Dra Ws Tan Minggayani, M.Ag  (Dosen STIKIN  & Ketua MGMP Agm Khonghucu dan budi pekerti Prov DKI)

Hanya Kebajikan Tuhan berkenan, Wei de dong Tian, shanzai. Puji syukur kita panjatkan kepada Tuhan, Huang Tian Yang Maha Mulia, penilik dan pembimbing hidup kita. Betapa Huang Tian amat menyayangi kita semua. Kita ingat sejak lahir, alam menyambut kita dengan hangat. Air, angin, udara begitu berlimpah dan mudah kita peroleh, masih relatif murah. Kita harus mensyukuri tanah dan alam Indonesia. Selain indah dan penuh keragaman, musimnya juga sangat bersahabat bagi kehidupan manusia yang tinggal di dalamnya. Cuaca hangat dan hujan turun pada bulan-bulan tertentu meski pada beberapa kesempatan terasa kurang tepat waktu.

Mimbar Khonghucu kali ini membahas satu hal yang seringkali diabaikan begitu saja, padahal penting dan sangat berpengaruh pada kehidupan kita. Yaitu alam sebagai sarana hidup kita. Pernahkah terpikir oleh kita, bagaimana kehidupan kita bila tidak tersedia cukup air bersih? Dari manakah datangnya air bersih itu? Dari mana udara bersih yang kita hirup?
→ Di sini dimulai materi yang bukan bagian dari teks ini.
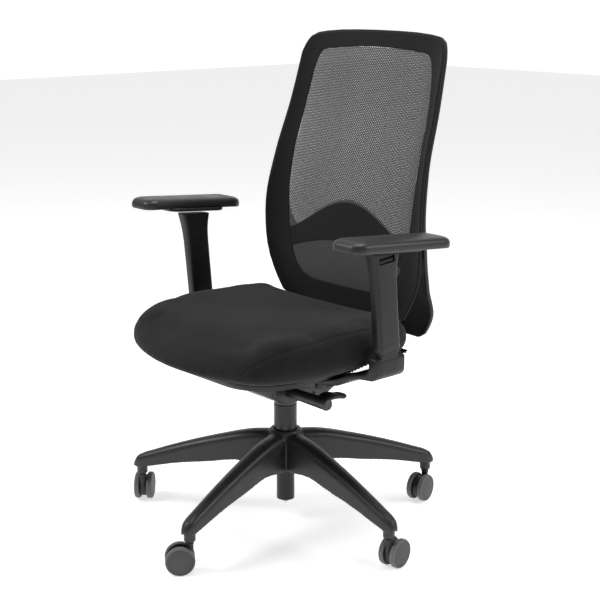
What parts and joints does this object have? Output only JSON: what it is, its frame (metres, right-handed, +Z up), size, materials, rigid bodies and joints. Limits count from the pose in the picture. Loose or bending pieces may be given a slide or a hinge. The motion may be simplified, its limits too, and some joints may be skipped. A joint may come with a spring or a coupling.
{
  "type": "swivel office chair",
  "caption": "Swivel office chair with a mesh back, upholstered seat, height-adjustable arm rests, gas lift and a star base on twin-wheel casters.",
  "frame": {"origin": "on the floor, under the axis of the gas lift", "axes": "+Z up; the sitter faces -Y; +X is the sitter's left"},
  "size_m": [0.73, 0.7072, 1.039],
  "materials": {
    "base_nylon": "black glass-filled nylon, fine spark texture, satin",
    "frame_nylon": "black nylon, fine texture, matte",
    "arm_nylon": "black nylon, satin",
    "black_steel": "black powder-coated steel, satin",
    "steel": "zinc-plated steel",
    "bush": "black acetal",
    "caster_nylon": "dark nylon, slightly brown, matte",
    "wheel": "dark grey nylon disc with a softer, lighter tread",
    "grey_cap": "mid grey moulded plastic",
    "seat_fabric": "charcoal-black woven polyester over foam",
    "back_mesh": "charcoal knitted mesh with a dense knitted border",
    "pad_foam": "black self-skinned polyurethane, soft sheen"
  },
  "bodies": {
    "base": {"star_base": "base_nylon", "gas_cylinder": "black_steel", "guide_bush": "bush", "thrust_bearing": "steel", "caster_stem_1": "steel", "caster_stem_2": "steel", "caster_stem_3": "steel", "caster_stem_4": "steel", "caster_stem_5": "steel"},
    "caster_1": {"caster_hood_1": "caster_nylon", "caster_axle_1": "steel"},
    "wheel_1a": {"caster_wheel_1a": "wheel"},
    "wheel_1b": {"caster_wheel_1b": "wheel"},
    "caster_2": {"caster_hood_2": "caster_nylon", "caster_axle_2": "steel"},
    "wheel_2a": {"caster_wheel_2a": "wheel"},
    "wheel_2b": {"caster_wheel_2b": "wheel"},
    "caster_3": {"caster_hood_3": "caster_nylon", "caster_axle_3": "steel"},
    "wheel_3a": {"caster_wheel_3a": "wheel"},
    "wheel_3b": {"caster_wheel_3b": "wheel"},
    "caster_4": {"caster_hood_4": "caster_nylon", "caster_axle_4": "steel"},
    "wheel_4a": {"caster_wheel_4a": "wheel"},
    "wheel_4b": {"caster_wheel_4b": "wheel"},
    "caster_5": {"caster_hood_5": "caster_nylon", "caster_axle_5": "steel"},
    "wheel_5a": {"caster_wheel_5a": "wheel"},
    "wheel_5b": {"caster_wheel_5b": "wheel"},
    "lift_rod": {"piston_rod": "steel", "rod_clip": "steel"},
    "lift": {"gas_spindle": "black_steel", "mechanism_housing": "base_nylon", "tilt_pin": "steel", "recline_pin": "steel", "tension_spring": "steel"},
    "valve": {"valve_pin": "steel"},
    "height_lever": {"height_lever": "base_nylon", "lever_cap": "grey_cap"},
    "tension_grip": {"tension_grip": "base_nylon"},
    "tilt_lock": {"tilt_lock_lever": "base_nylon"},
    "seat": {"seat_plate": "black_steel", "seat_pan": "frame_nylon", "seat_cushion": "seat_fabric", "arm_bracket_left": "arm_nylon", "arm_bracket_right": "arm_nylon"},
    "back": {"back_bracket": "frame_nylon", "rear_frame": "frame_nylon", "back_frame": "frame_nylon", "back_cover": "back_mesh"},
    "arm_left": {"arm_sleeve_left": "arm_nylon"},
    "trigger_left": {"arm_trigger_left": "arm_nylon"},
    "pad_swivel_left": {"pad_base_left": "arm_nylon"},
    "pad_left": {"arm_pad_left": "pad_foam"},
    "arm_right": {"arm_sleeve_right": "arm_nylon"},
    "trigger_right": {"arm_trigger_right": "arm_nylon"},
    "pad_swivel_right": {"pad_base_right": "arm_nylon"},
    "pad_right": {"arm_pad_right": "pad_foam"}
  },
  "joints": [
    {"name": "caster_swivel_1", "type": "hinge", "parent": "base", "child": "caster_1", "pos_m": [0.33429, -0.02185, 0.05], "axis": [0, 0, 1], "continuous": true},
    {"name": "wheel_spin_1a", "type": "hinge", "parent": "caster_1", "child": "wheel_1a", "pos_m": [0.3315, -0.00205, 0.03], "axis": [-0.9903, -0.1392, 0], "continuous": true},
    {"name": "wheel_spin_1b", "type": "hinge", "parent": "caster_1", "child": "wheel_1b", "pos_m": [0.3315, -0.00205, 0.03], "axis": [-0.9903, -0.1392, 0], "continuous": true},
    {"name": "caster_swivel_2", "type": "hinge", "parent": "base", "child": "caster_2", "pos_m": [0.12408, 0.31117, 0.05], "axis": [0, 0, 1], "continuous": true},
    {"name": "wheel_spin_2a", "type": "hinge", "parent": "caster_2", "child": "wheel_2a", "pos_m": [0.12858, 0.29169, 0.03], "axis": [0.9744, 0.225, 0], "continuous": true},
    {"name": "wheel_spin_2b", "type": "hinge", "parent": "caster_2", "child": "wheel_2b", "pos_m": [0.12858, 0.29169, 0.03], "axis": [0.9744, 0.225, 0], "continuous": true},
    {"name": "caster_swivel_3", "type": "hinge", "parent": "base", "child": "caster_3", "pos_m": [-0.2576, 0.21417, 0.05], "axis": [0, 0, 1], "continuous": true},
    {"name": "wheel_spin_3a", "type": "hinge", "parent": "caster_3", "child": "wheel_3a", "pos_m": [-0.27639, 0.22101, 0.03], "axis": [-0.342, -0.9397, 0], "continuous": true},
    {"name": "wheel_spin_3b", "type": "hinge", "parent": "caster_3", "child": "wheel_3b", "pos_m": [-0.27639, 0.22101, 0.03], "axis": [-0.342, -0.9397, 0], "continuous": true},
    {"name": "caster_swivel_4", "type": "hinge", "parent": "base", "child": "caster_4", "pos_m": [-0.28329, -0.17881, 0.05], "axis": [0, 0, 1], "continuous": true},
    {"name": "wheel_spin_4a", "type": "hinge", "parent": "caster_4", "child": "wheel_4a", "pos_m": [-0.29693, -0.16418, 0.03], "axis": [-0.7314, -0.682, 0], "continuous": true},
    {"name": "wheel_spin_4b", "type": "hinge", "parent": "caster_4", "child": "wheel_4b", "pos_m": [-0.29693, -0.16418, 0.03], "axis": [-0.7314, -0.682, 0], "continuous": true},
    {"name": "caster_swivel_5", "type": "hinge", "parent": "base", "child": "caster_5", "pos_m": [0.08252, -0.32468, 0.05], "axis": [0, 0, 1], "continuous": true},
    {"name": "wheel_spin_5a", "type": "hinge", "parent": "caster_5", "child": "wheel_5a", "pos_m": [0.07105, -0.34106, 0.03], "axis": [0.8192, -0.5736, 0], "continuous": true},
    {"name": "wheel_spin_5b", "type": "hinge", "parent": "caster_5", "child": "wheel_5b", "pos_m": [0.07105, -0.34106, 0.03], "axis": [0.8192, -0.5736, 0], "continuous": true},
    {"name": "seat_swivel", "type": "hinge", "parent": "base", "child": "lift_rod", "pos_m": [0, 0, 0.05], "axis": [0, 0, 1], "continuous": true},
    {"name": "seat_height", "type": "slide", "parent": "lift_rod", "child": "lift", "axis": [0, 0, 1], "range_m": [0, 0.1]},
    {"name": "height_lever_turn", "type": "hinge", "parent": "lift", "child": "height_lever", "pos_m": [0.11, -0.035, 0.3055], "axis": [1, 0, 0], "range_deg": [0, 10], "stiffness_Nm_per_rad": 0.6, "springref_deg": -5.73},
    {"name": "valve_press", "type": "slide", "parent": "lift", "child": "valve", "axis": [0, 0, -1], "range_m": [0, 0.003]},
    {"name": "tension_turn", "type": "hinge", "parent": "lift", "child": "tension_grip", "pos_m": [0.09, -0.035, 0.3055], "axis": [1, 0, 0], "range_deg": [-360, 360]},
    {"name": "tilt_lock_turn", "type": "hinge", "parent": "lift", "child": "tilt_lock", "pos_m": [-0.11, -0.035, 0.3055], "axis": [1, 0, 0], "range_deg": [0, 25]},
    {"name": "back_recline", "type": "hinge", "parent": "lift", "child": "back", "pos_m": [0, 0.046, 0.304], "axis": [-1, 0, 0], "range_deg": [0, 20], "stiffness_Nm_per_rad": 60, "springref_deg": -17.19},
    {"name": "seat_tilt", "type": "hinge", "parent": "lift", "child": "seat", "pos_m": [0, -0.072, 0.312], "axis": [-1, 0, 0], "range_deg": [0, 8]},
    {"name": "arm_height_left", "type": "slide", "parent": "seat", "child": "arm_left", "axis": [0, -0.0889, 0.996], "range_m": [0, 0.07]},
    {"name": "trigger_press_left", "type": "slide", "parent": "arm_left", "child": "trigger_left", "axis": [-1, 0, 0], "range_m": [0, 0.003], "stiffness_N_per_m": 600, "springref_m": -0.002},
    {"name": "pad_turn_left", "type": "hinge", "parent": "arm_left", "child": "pad_swivel_left", "pos_m": [0.294, -0.012, 0.644], "axis": [0, 0.0837, 0.9965], "range_deg": [-15, 15]},
    {"name": "pad_slide_left", "type": "slide", "parent": "pad_swivel_left", "child": "pad_left", "axis": [0, -0.9965, 0.0837], "range_m": [-0.025, 0.025]},
    {"name": "arm_height_right", "type": "slide", "parent": "seat", "child": "arm_right", "axis": [0, -0.0889, 0.996], "range_m": [0, 0.07]},
    {"name": "trigger_press_right", "type": "slide", "parent": "arm_right", "child": "trigger_right", "axis": [1, 0, 0], "range_m": [0, 0.003], "stiffness_N_per_m": 600, "springref_m": -0.002},
    {"name": "pad_turn_right", "type": "hinge", "parent": "arm_right", "child": "pad_swivel_right", "pos_m": [-0.294, -0.012, 0.644], "axis": [0, 0.0837, 0.9965], "range_deg": [-15, 15]},
    {"name": "pad_slide_right", "type": "slide", "parent": "pad_swivel_right", "child": "pad_right", "axis": [0, -0.9965, 0.0837], "range_m": [-0.025, 0.025]}
  ],
  "couplings": [
    {"joint": "seat_tilt", "follows": "back_recline", "ratio": 0.4},
    {"joint": "valve_press", "follows": "height_lever_turn", "m_per_rad": 0.017189}
  ]
}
Air mengalami siklus dan salah satu komponen penting dalam siklus air adalah adanya hutan, khususnya hutan tropis.

Masalah Hutan
Tulisan berjudul “Hutan tropis dan perubahan iklim” dari the Intergovernmental Panel on Climate Change (IPCC) mengungkapkan bahwa pembatasan pemanasan global hingga 1,5°C akan membutuhkan perubahan yang cepat dan masif yang belum pernah terjadi sebelumnya dalam semua aspek kehidupan manusia. Laporan tersebut menunjukkan bahwa planet ini sudah menderita akibat pemanasan global 1°C dalam cuaca yang lebih ekstrem, naiknya permukaan laut, es laut Kutub Utara yang semakin berkurang dan perubahan lainnya.

Laporan IPCC juga mengungkapkan bahwa kita memiliki lebih sedikit waktu dari yang diperkirakan semula yaitu tahun 2030 untuk membatasi pemanasan global hingga 1,5 °C. Di atas itu, bahkan setengah derajat, akan secara signifikan memperburuk risiko kekeringan, banjir, panas ekstrem, dan kemiskinan bagi ratusan juta orang.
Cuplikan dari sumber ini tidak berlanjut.